--- start ---

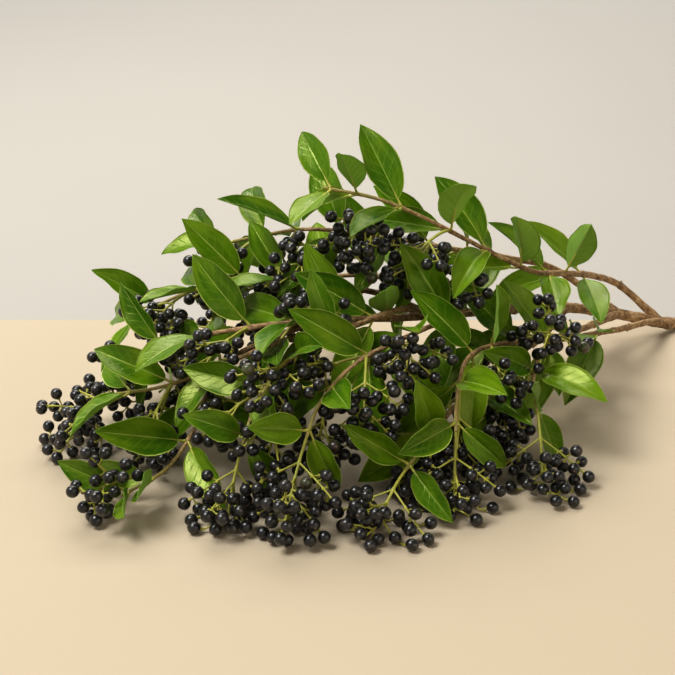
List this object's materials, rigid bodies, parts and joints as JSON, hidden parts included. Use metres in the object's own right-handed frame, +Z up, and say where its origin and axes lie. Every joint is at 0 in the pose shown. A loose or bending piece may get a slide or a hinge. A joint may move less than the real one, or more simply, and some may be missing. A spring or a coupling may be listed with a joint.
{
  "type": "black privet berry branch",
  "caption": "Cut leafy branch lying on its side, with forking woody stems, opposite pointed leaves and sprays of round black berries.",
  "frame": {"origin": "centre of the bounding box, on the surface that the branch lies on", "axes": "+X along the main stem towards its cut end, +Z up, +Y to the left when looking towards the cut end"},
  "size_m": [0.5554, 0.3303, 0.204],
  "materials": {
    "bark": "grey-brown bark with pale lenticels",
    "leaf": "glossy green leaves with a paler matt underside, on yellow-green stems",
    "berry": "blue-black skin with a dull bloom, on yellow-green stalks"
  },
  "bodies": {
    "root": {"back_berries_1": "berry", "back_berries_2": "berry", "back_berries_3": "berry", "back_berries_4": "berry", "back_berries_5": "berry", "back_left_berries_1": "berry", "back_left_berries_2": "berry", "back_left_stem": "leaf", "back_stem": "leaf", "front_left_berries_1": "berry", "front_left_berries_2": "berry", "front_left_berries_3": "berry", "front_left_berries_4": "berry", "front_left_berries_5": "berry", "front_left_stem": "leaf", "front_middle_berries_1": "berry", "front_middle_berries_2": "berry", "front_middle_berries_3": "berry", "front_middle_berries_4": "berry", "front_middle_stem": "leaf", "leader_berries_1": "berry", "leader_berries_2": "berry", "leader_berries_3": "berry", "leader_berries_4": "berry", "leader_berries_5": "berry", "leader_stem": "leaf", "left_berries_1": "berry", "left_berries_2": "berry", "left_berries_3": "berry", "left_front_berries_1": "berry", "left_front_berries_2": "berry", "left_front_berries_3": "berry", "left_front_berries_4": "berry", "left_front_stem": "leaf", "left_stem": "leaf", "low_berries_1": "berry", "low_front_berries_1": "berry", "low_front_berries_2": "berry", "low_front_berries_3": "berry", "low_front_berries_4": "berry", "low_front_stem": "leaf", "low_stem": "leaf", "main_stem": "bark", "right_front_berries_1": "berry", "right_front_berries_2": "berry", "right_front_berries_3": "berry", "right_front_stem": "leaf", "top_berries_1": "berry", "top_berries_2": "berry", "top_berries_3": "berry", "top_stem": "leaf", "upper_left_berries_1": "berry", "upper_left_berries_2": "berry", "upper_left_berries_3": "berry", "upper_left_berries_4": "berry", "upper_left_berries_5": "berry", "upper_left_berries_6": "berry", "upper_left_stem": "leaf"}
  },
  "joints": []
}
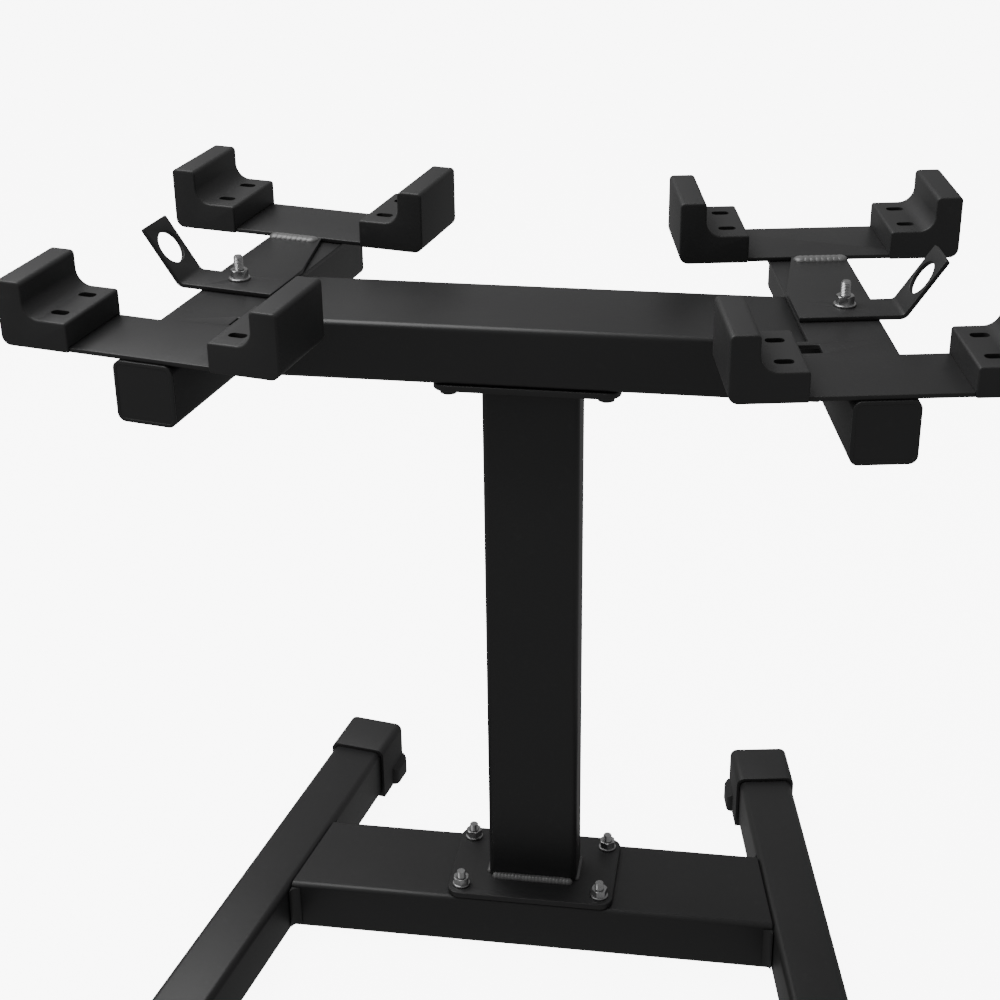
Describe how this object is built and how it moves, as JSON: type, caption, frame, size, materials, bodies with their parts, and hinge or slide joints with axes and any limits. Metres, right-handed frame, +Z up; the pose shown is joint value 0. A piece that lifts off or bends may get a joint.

--- end ---

# Challenge:
Go through the records above and set each one down exactly, please.

# Answer to the problem:
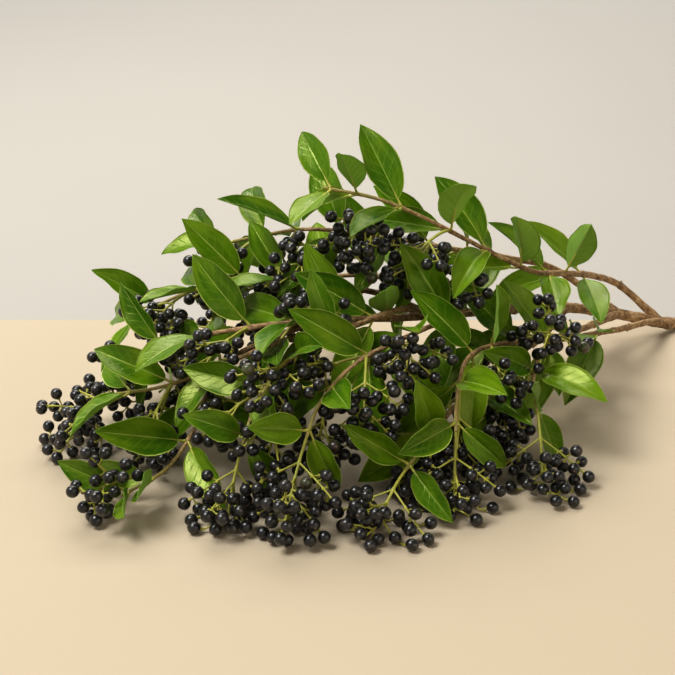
List this object's materials, rigid bodies, parts and joints as JSON, hidden parts included. Use metres in the object's own right-handed frame, +Z up, and say where its origin and axes lie. Every joint is at 0 in the pose shown. A loose or bending piece may get a slide or a hinge. A joint may move less than the real one, or more simply, and some may be missing. A spring or a coupling may be listed with a joint.
{
  "type": "black privet berry branch",
  "caption": "Cut leafy branch lying on its side, with forking woody stems, opposite pointed leaves and sprays of round black berries.",
  "frame": {"origin": "centre of the bounding box, on the surface that the branch lies on", "axes": "+X along the main stem towards its cut end, +Z up, +Y to the left when looking towards the cut end"},
  "size_m": [0.5554, 0.3303, 0.204],
  "materials": {
    "bark": "grey-brown bark with pale lenticels",
    "leaf": "glossy green leaves with a paler matt underside, on yellow-green stems",
    "berry": "blue-black skin with a dull bloom, on yellow-green stalks"
  },
  "bodies": {
    "root": {"back_berries_1": "berry", "back_berries_2": "berry", "back_berries_3": "berry", "back_berries_4": "berry", "back_berries_5": "berry", "back_left_berries_1": "berry", "back_left_berries_2": "berry", "back_left_stem": "leaf", "back_stem": "leaf", "front_left_berries_1": "berry", "front_left_berries_2": "berry", "front_left_berries_3": "berry", "front_left_berries_4": "berry", "front_left_berries_5": "berry", "front_left_stem": "leaf", "front_middle_berries_1": "berry", "front_middle_berries_2": "berry", "front_middle_berries_3": "berry", "front_middle_berries_4": "berry", "front_middle_stem": "leaf", "leader_berries_1": "berry", "leader_berries_2": "berry", "leader_berries_3": "berry", "leader_berries_4": "berry", "leader_berries_5": "berry", "leader_stem": "leaf", "left_berries_1": "berry", "left_berries_2": "berry", "left_berries_3": "berry", "left_front_berries_1": "berry", "left_front_berries_2": "berry", "left_front_berries_3": "berry", "left_front_berries_4": "berry", "left_front_stem": "leaf", "left_stem": "leaf", "low_berries_1": "berry", "low_front_berries_1": "berry", "low_front_berries_2": "berry", "low_front_berries_3": "berry", "low_front_berries_4": "berry", "low_front_stem": "leaf", "low_stem": "leaf", "main_stem": "bark", "right_front_berries_1": "berry", "right_front_berries_2": "berry", "right_front_berries_3": "berry", "right_front_stem": "leaf", "top_berries_1": "berry", "top_berries_2": "berry", "top_berries_3": "berry", "top_stem": "leaf", "upper_left_berries_1": "berry", "upper_left_berries_2": "berry", "upper_left_berries_3": "berry", "upper_left_berries_4": "berry", "upper_left_berries_5": "berry", "upper_left_berries_6": "berry", "upper_left_stem": "leaf"}
  },
  "joints": []
}
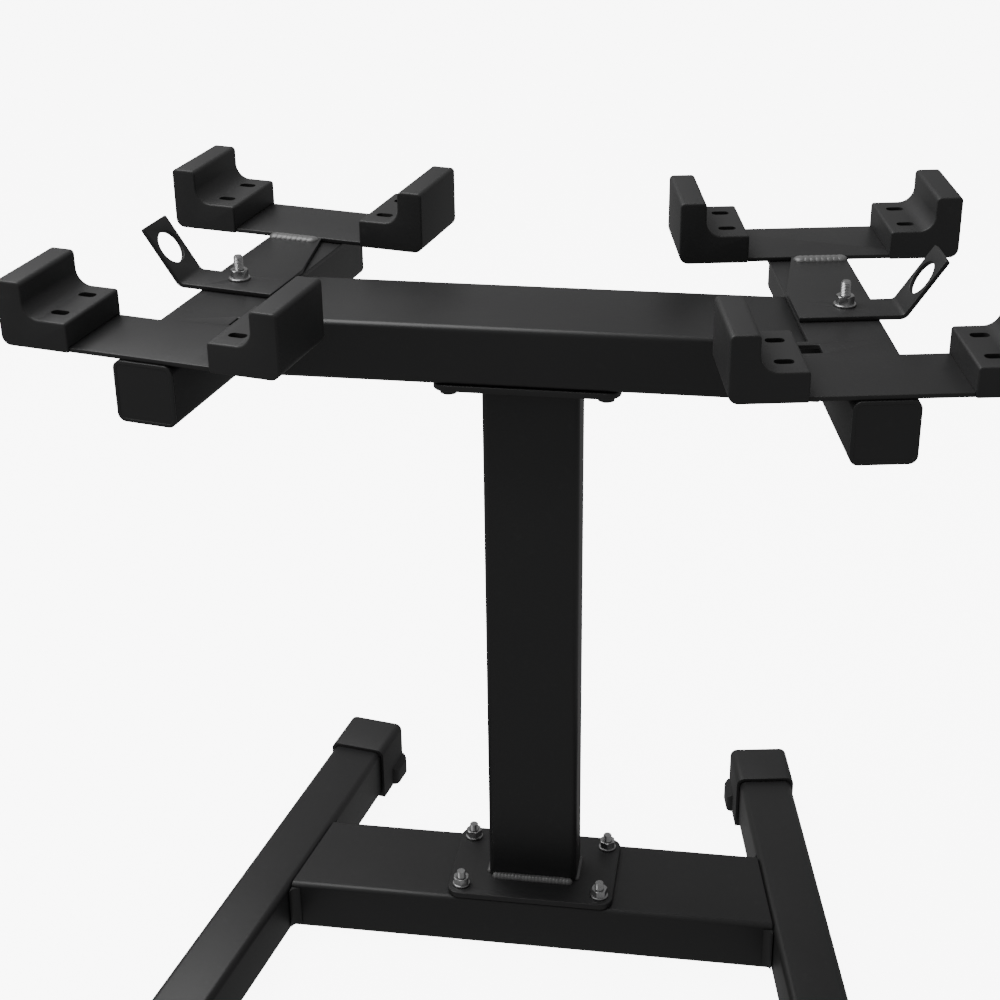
Describe how this object is built and how it moves, as JSON: type, caption, frame, size, materials, bodies with their parts, and hinge or slide joints with axes and any limits. Metres, right-handed frame, +Z up; the pose shown is joint value 0. A piece that lifts off or bends may get a joint.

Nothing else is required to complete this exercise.